Il n’estoit pas nouveau à un simple citoyen Romain, comme estoit lors Cæsar, de disposer des Royaumes, car il osta bien au Roy Dejotarus le sien, pour le donner à un gentil-homme de la ville de Pergame nommé Mithridates. Et ceux qui escrivent sa vie enregistrent plusieurs Royaumes par luy vendus : & Suetone dit qu’il tira pour un coup, du Roy Ptolomæus, trois millions six cens mill’escus, qui fut bien pres de luy vendre le sien.
Tot Galatæ, tot Pontus eat, tot Lydia nummis.
Marcus Antonius disoit que la grandeur du peuple Romain ne se montroit pas tant, par ce qu’il prenoit, que par ce qu’il donnoit.

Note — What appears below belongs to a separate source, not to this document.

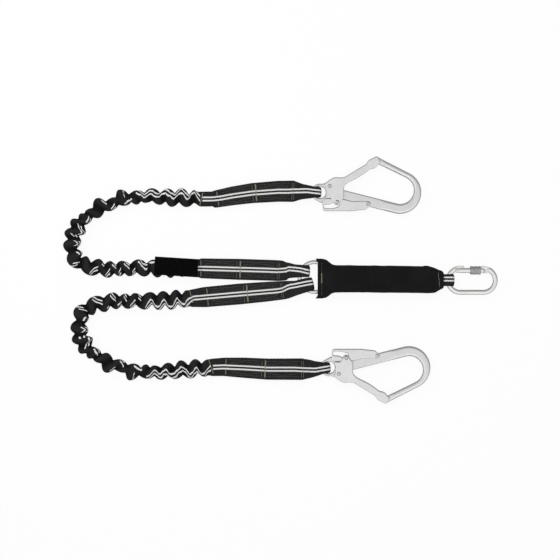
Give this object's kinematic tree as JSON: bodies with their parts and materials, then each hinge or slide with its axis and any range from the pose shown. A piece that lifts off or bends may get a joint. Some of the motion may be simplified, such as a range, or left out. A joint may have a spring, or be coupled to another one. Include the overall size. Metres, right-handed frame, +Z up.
{
  "type": "twin shock-absorbing lanyard",
  "caption": "Twin-leg elastic fall-arrest lanyard with two double-action hooks, a ring, a covered tear-webbing absorber and an oval screw-gate carabiner.",
  "frame": {"origin": "middle of the absorber cover's flat resting face", "axes": "+X along the absorber towards the oval carabiner, +Z up from the surface that the lanyard lies on, +Y towards the leg with the label sleeve"},
  "size_m": [0.9038, 0.5128, 0.03],
  "materials": {
    "satin_alloy": "satin",
    "zinc_steel": "bright zinc plate",
    "pin_steel": "plated rivet steel",
    "spring_steel": "drawn wire",
    "sleeve_steel": "grey knurled",
    "webbing": "woven polyester with two white lines",
    "cover_cloth": "sewn cloth",
    "label_film": "bare film",
    "core_rubber": "matt"
  },
  "bodies": {
    "absorber": {"absorber_cover": "cover_cloth", "absorber_tear_pack": "webbing", "absorber_ring_strap": "webbing", "absorber_carabiner_strap": "webbing"},
    "ring": {"ring": "zinc_steel"},
    "leg_upper": {"leg_upper_elastic": "webbing", "leg_upper_elastic_core": "core_rubber", "leg_upper_hook_strap": "webbing", "leg_upper_ring_strap": "webbing", "leg_upper_label_sleeve": "label_film"},
    "leg_lower": {"leg_lower_elastic": "webbing", "leg_lower_elastic_core": "core_rubber", "leg_lower_hook_strap": "webbing", "leg_lower_ring_strap": "webbing"},
    "hook_upper": {"hook_upper_frame": "satin_alloy", "hook_upper_gate_rivet": "pin_steel", "hook_upper_lever_rivet": "pin_steel"},
    "hook_upper_gate_body": {"hook_upper_gate": "satin_alloy", "hook_upper_latch_pin": "pin_steel", "hook_upper_gate_spring": "spring_steel"},
    "hook_upper_lever_body": {"hook_upper_lock_lever": "satin_alloy", "hook_upper_lever_spring": "spring_steel"},
    "hook_lower": {"hook_lower_frame": "satin_alloy", "hook_lower_gate_rivet": "pin_steel", "hook_lower_lever_rivet": "pin_steel"},
    "hook_lower_gate_body": {"hook_lower_gate": "satin_alloy", "hook_lower_latch_pin": "pin_steel", "hook_lower_gate_spring": "spring_steel"},
    "hook_lower_lever_body": {"hook_lower_lock_lever": "satin_alloy", "hook_lower_lever_spring": "spring_steel"},
    "carabiner": {"carabiner_body": "zinc_steel", "carabiner_hinge_rivet": "pin_steel"},
    "carabiner_gate_body": {"carabiner_gate": "zinc_steel", "carabiner_latch_pin": "pin_steel", "carabiner_spring_plunger": "pin_steel", "carabiner_gate_spring": "spring_steel"},
    "carabiner_sleeve_body": {"carabiner_screw_sleeve": "sleeve_steel"}
  },
  "joints": [
    {"name": "leg_upper_swing", "type": "hinge", "parent": "absorber", "child": "leg_upper", "pos_m": [-0.1342, 0.0041, 0.0114], "axis": [0, 0, 1], "range_deg": [-12, 0]},
    {"name": "leg_lower_swing", "type": "hinge", "parent": "absorber", "child": "leg_lower", "pos_m": [-0.1342, 0.0041, 0.0114], "axis": [0, 0, 1], "range_deg": [0, 12]},
    {"name": "ring_turn", "type": "hinge", "parent": "absorber", "child": "ring", "pos_m": [-0.1342, 0.0041, 0.0114], "axis": [0, 0, 1], "continuous": true},
    {"name": "hook_upper_swing", "type": "hinge", "parent": "leg_upper", "child": "hook_upper", "pos_m": [-0.1229, 0.18, 0.0114], "axis": [0, 0, 1], "range_deg": [-20, 30]},
    {"name": "hook_lower_swing", "type": "hinge", "parent": "leg_lower", "child": "hook_lower", "pos_m": [-0.104, -0.1842, 0.0114], "axis": [0, 0, 1], "range_deg": [-30, 20]},
    {"name": "hook_upper_gate_open", "type": "hinge", "parent": "hook_upper", "child": "hook_upper_gate_body", "pos_m": [-0.1029, 0.1927, 0.0114], "axis": [0, 0, 1], "range_deg": [-36, 0], "stiffness_Nm_per_rad": 0.5, "springref_deg": 22.92},
    {"name": "hook_lower_gate_open", "type": "hinge", "parent": "hook_lower", "child": "hook_lower_gate_body", "pos_m": [-0.084, -0.1969, 0.0114], "axis": [0, 0, 1], "range_deg": [0, 36], "stiffness_Nm_per_rad": 0.5, "springref_deg": -22.92},
    {"name": "hook_upper_lever_squeeze", "type": "hinge", "parent": "hook_upper", "child": "hook_upper_lever_body", "pos_m": [-0.0231, 0.1557, 0.0114], "axis": [0, 0, 1], "range_deg": [-4.6, 0]},
    {"name": "hook_lower_lever_squeeze", "type": "hinge", "parent": "hook_lower", "child": "hook_lower_lever_body", "pos_m": [-0.0042, -0.1599, 0.0114], "axis": [0, 0, 1], "range_deg": [0, 4.6]},
    {"name": "carabiner_swing", "type": "hinge", "parent": "absorber", "child": "carabiner", "pos_m": [0.1689, -0.0027, 0.0114], "axis": [0, 0, 1], "range_deg": [-40, 12]},
    {"name": "carabiner_gate_open", "type": "hinge", "parent": "carabiner", "child": "carabiner_gate_body", "pos_m": [0.2186, 0.0159, 0.0114], "axis": [0, 0, 1], "range_deg": [0, 22], "stiffness_Nm_per_rad": 0.4, "springref_deg": -28.65},
    {"name": "carabiner_sleeve_travel", "type": "slide", "parent": "carabiner_gate_body", "child": "carabiner_sleeve_body", "axis": [-1, 0, 0], "range_m": [0, 0.0126]}
  ],
  "couplings": [
    {"joint": "hook_upper_lever_squeeze", "follows": "hook_upper_gate_open", "ratio": 0.127},
    {"joint": "hook_lower_lever_squeeze", "follows": "hook_lower_gate_open", "ratio": 0.127}
  ]
}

Si en avoit il quelque siecle avant Antonius, esté un entre autres, d’authorité si merveilleuse, qu’en toute son histoire, je ne sçache marque, qui porte plus haut le nom de son credit. Antiochus possedoit toute l’Ægypte, & estoit apres à conquerir Cypre, & autres demeurants de cet empire. Sur le progrez de ses victoires, C. Popilius arriva à luy de la part du Senat : & d’abordée, refusa de luy toucher à la main, qu’il n’eust premierement leu les lettres qu’il luy apportoit. Le Roy les ayant leuës, & dict, qu’il en delibereroit : Popilius circonscrit la place où il estoit avec sa baguette, en luy disant : Ren moy responce, que je puisse rapporter au Senat, avant que tu partes de ce cercle. Antiochus estonné de la rudesse d’un si pressant commandement, apres y avoir un peu songé : Je feray (dit-il) ce que le Senat me commande. Lors le salüa Popilius, comme amy du peuple Romain. Avoir renoncé à une si grande Monarchie, & cours d’une si fortunée prosperité, par l’impression de trois traits d’escriture ! Il eut vrayement raison, comme il fit, d’envoyer depuis dire au Senat par ses ambassadeurs, qu’il avoit receu leur ordonnance, de mesme respect, que si elle fust venuë des Dieux immortels.
Tous les Royaumes qu’Auguste gaigna par droict de guerre, il les rendit à ceux qui les avoyent perdus, ou en fit present à des estrangers.
Et sur ce propos Tacitus parlant du Roy d’Angleterre Cogidunus, nous fait sentir par un merveilleux traict ceste infinie puissance : Les Romains (dit-il) avoyent accoustumé de toute ancienneté, de laisser les Roys, qu’ils avoyent surmontez, en la possession de leurs Royaumes, soubs leur authorité : à ce qu’ils eussent des Roys mesmes, utils de la servitude : Vt haberent instrumenta seruitutis & reges.
Il est vray-semblable, que Solyman, à qui nous avons veu faire liberalité du Royaume d’Hongrie, & autres estats, regardoit plus à ceste consideration, qu’à celle qu’il avoit accoustumé d’alleguer ; qu’il estoit saoul & chargé, de tant de Monarchies & de domination, que sa vertu, ou celle de ses ancestres, luy avoyent acquis.